- **EXERCISE**: Repeat the listing below in full, exactly as it stands.

- **DATASET SECTION**:
◇ ◇ ◇ ◇ ◇
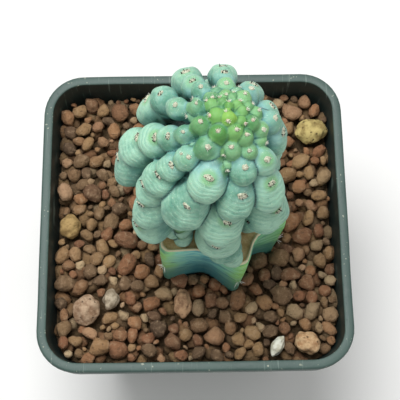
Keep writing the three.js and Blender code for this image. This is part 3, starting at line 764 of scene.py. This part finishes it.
def make_stock():
    values = {name: [] for name in ("edge", "rim", "cut", "drop", "sunny")}
    rings = []
    angles = []
    for i, (bearing, _) in enumerate(STOCK_TIPS):
        gap = (STOCK_TIPS[(i + 1) % len(STOCK_TIPS)][0] - bearing) % 360
        angles += [bearing + gap * step / STOCK_STEPS for step in range(STOCK_STEPS)]
    for height, scale, inset, rim, cut in STOCK_ROWS:
        ring = []
        for angle in angles:
            radius = star_radius(angle, height) * scale - inset
            point = from_graft(radius, angle, height)
            swell = 0.3 * noise.noise(point / 7) + 0.12 * noise.noise(point / 2.2)
            if -STOCK_RISE - 3 < height < -1:
                point = from_graft(radius + swell, angle, height)
            elif height >= -1:
                point = from_graft(radius + 0.5 * swell * (inset < 2), angle, height + 0.7 * swell)
            ring.append(point)
        rings.append(ring)
        values["edge"].append([rib_share(angle) for angle in angles])
        values["sunny"].append([math.cos(math.radians(angle + 15)) for angle in angles])
        values["rim"].append(rim)
        values["cut"].append(cut)
        # how far down the stock a row is, which sets the painted shade at the foot
        values["drop"].append(clamp(-height / STOCK_RISE))
    finish_mesh(to_mesh(loft(rings, values)), "cut_stock", stock_flesh(), ["rootstock"])


def add_spine(heap, root, direction, length, radius, sides=5):
    """A tapered spine that starts inside its areole"""
    points, faces = UNIT_SPINES[sides]
    sideways = direction.orthogonal().normalized()
    axes = axes_of(sideways, direction.cross(sideways), direction)
    placed = (points + (0, 0, 0.5)) * (radius, radius, length) @ axes + np.array(root[:])
    heap.add(placed, faces, along=points[:, 2] + 0.5)


def add_tuft(heap, seat, axes, long, wide, age, draw):
    """A small uneven pad of wool"""
    points, faces = UNIT_BALLS[2]
    shift = Vector((draw(), draw(), draw())) * 20
    lumps = np.array([1 + 0.35 * noise.noise(Vector(point) * 1.6 + shift) for point in points])
    placed = points * lumps[:, None] * (wide, long, 0.42) @ axes + np.array(seat[:])
    heap.add(placed, faces, age=age)


def make_stock_spines():
    """White spines low on each rib of the stock"""
    spines, pads = Heap("along"), Heap("age")
    draw = make_draw(STOCK_SPINE_SEED)
    for angle, _ in STOCK_TIPS:
        height = -STOCK_RISE + SPINE_HEIGHT + draw()
        root = from_graft(star_radius(angle) * STOCK_FOOT_SCALE - 0.1, angle, height)
        outward = from_graft(1, angle, 0) - GRAFT
        sideways = UP.cross(outward)
        add_tuft(pads, root, axes_of(sideways, UP, outward), 1.1, 0.9, 1.0, draw)
        for i in range(SPINES_PER_AREOLE):
            spread = math.radians((i - 2) * 38) + 0.3 * draw()
            direction = outward * 0.8 + sideways * math.sin(spread) + UP * (0.9 * math.cos(spread) - 0.3)
            add_spine(spines, root, direction.normalized(), 2.3 * (0.85 + 0.3 * draw()), 0.12)
        for i in range(7):
            direction = outward + sideways * (2 * draw() - 1) * 1.2 + UP * (2 * draw() - 1)
            add_spine(spines, root, direction.normalized(), 1.2 + 0.8 * draw(), 0.06, 3)
    horn = spine_horn("pale_spine", paint(236, 238, 226), paint(250, 250, 246))
    finish_mesh(spines.mesh(), "stock_spines", horn, ["rootstock"])
    finish_mesh(pads.mesh(), "stock_areoles", wool(), ["rootstock"])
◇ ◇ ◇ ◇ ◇
- **RESULT OF THE EXERCISE**:
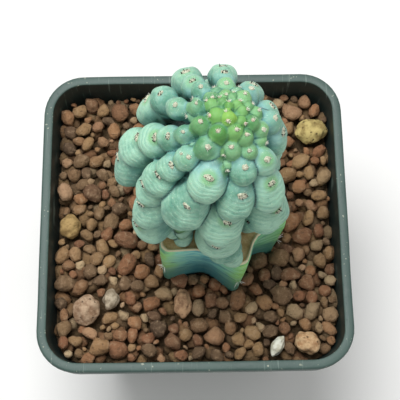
Keep writing the three.js and Blender code for this image. This is part 3, starting at line 764 of scene.py. This part finishes it.
def make_stock():
    values = {name: [] for name in ("edge", "rim", "cut", "drop", "sunny")}
    rings = []
    angles = []
    for i, (bearing, _) in enumerate(STOCK_TIPS):
        gap = (STOCK_TIPS[(i + 1) % len(STOCK_TIPS)][0] - bearing) % 360
        angles += [bearing + gap * step / STOCK_STEPS for step in range(STOCK_STEPS)]
    for height, scale, inset, rim, cut in STOCK_ROWS:
        ring = []
        for angle in angles:
            radius = star_radius(angle, height) * scale - inset
            point = from_graft(radius, angle, height)
            swell = 0.3 * noise.noise(point / 7) + 0.12 * noise.noise(point / 2.2)
            if -STOCK_RISE - 3 < height < -1:
                point = from_graft(radius + swell, angle, height)
            elif height >= -1:
                point = from_graft(radius + 0.5 * swell * (inset < 2), angle, height + 0.7 * swell)
            ring.append(point)
        rings.append(ring)
        values["edge"].append([rib_share(angle) for angle in angles])
        values["sunny"].append([math.cos(math.radians(angle + 15)) for angle in angles])
        values["rim"].append(rim)
        values["cut"].append(cut)
        # how far down the stock a row is, which sets the painted shade at the foot
        values["drop"].append(clamp(-height / STOCK_RISE))
    finish_mesh(to_mesh(loft(rings, values)), "cut_stock", stock_flesh(), ["rootstock"])


def add_spine(heap, root, direction, length, radius, sides=5):
    """A tapered spine that starts inside its areole"""
    points, faces = UNIT_SPINES[sides]
    sideways = direction.orthogonal().normalized()
    axes = axes_of(sideways, direction.cross(sideways), direction)
    placed = (points + (0, 0, 0.5)) * (radius, radius, length) @ axes + np.array(root[:])
    heap.add(placed, faces, along=points[:, 2] + 0.5)


def add_tuft(heap, seat, axes, long, wide, age, draw):
    """A small uneven pad of wool"""
    points, faces = UNIT_BALLS[2]
    shift = Vector((draw(), draw(), draw())) * 20
    lumps = np.array([1 + 0.35 * noise.noise(Vector(point) * 1.6 + shift) for point in points])
    placed = points * lumps[:, None] * (wide, long, 0.42) @ axes + np.array(seat[:])
    heap.add(placed, faces, age=age)


def make_stock_spines():
    """White spines low on each rib of the stock"""
    spines, pads = Heap("along"), Heap("age")
    draw = make_draw(STOCK_SPINE_SEED)
    for angle, _ in STOCK_TIPS:
        height = -STOCK_RISE + SPINE_HEIGHT + draw()
        root = from_graft(star_radius(angle) * STOCK_FOOT_SCALE - 0.1, angle, height)
        outward = from_graft(1, angle, 0) - GRAFT
        sideways = UP.cross(outward)
        add_tuft(pads, root, axes_of(sideways, UP, outward), 1.1, 0.9, 1.0, draw)
        for i in range(SPINES_PER_AREOLE):
            spread = math.radians((i - 2) * 38) + 0.3 * draw()
            direction = outward * 0.8 + sideways * math.sin(spread) + UP * (0.9 * math.cos(spread) - 0.3)
            add_spine(spines, root, direction.normalized(), 2.3 * (0.85 + 0.3 * draw()), 0.12)
        for i in range(7):
            direction = outward + sideways * (2 * draw() - 1) * 1.2 + UP * (2 * draw() - 1)
            add_spine(spines, root, direction.normalized(), 1.2 + 0.8 * draw(), 0.06, 3)
    horn = spine_horn("pale_spine", paint(236, 238, 226), paint(250, 250, 246))
    finish_mesh(spines.mesh(), "stock_spines", horn, ["rootstock"])
    finish_mesh(pads.mesh(), "stock_areoles", wool(), ["rootstock"])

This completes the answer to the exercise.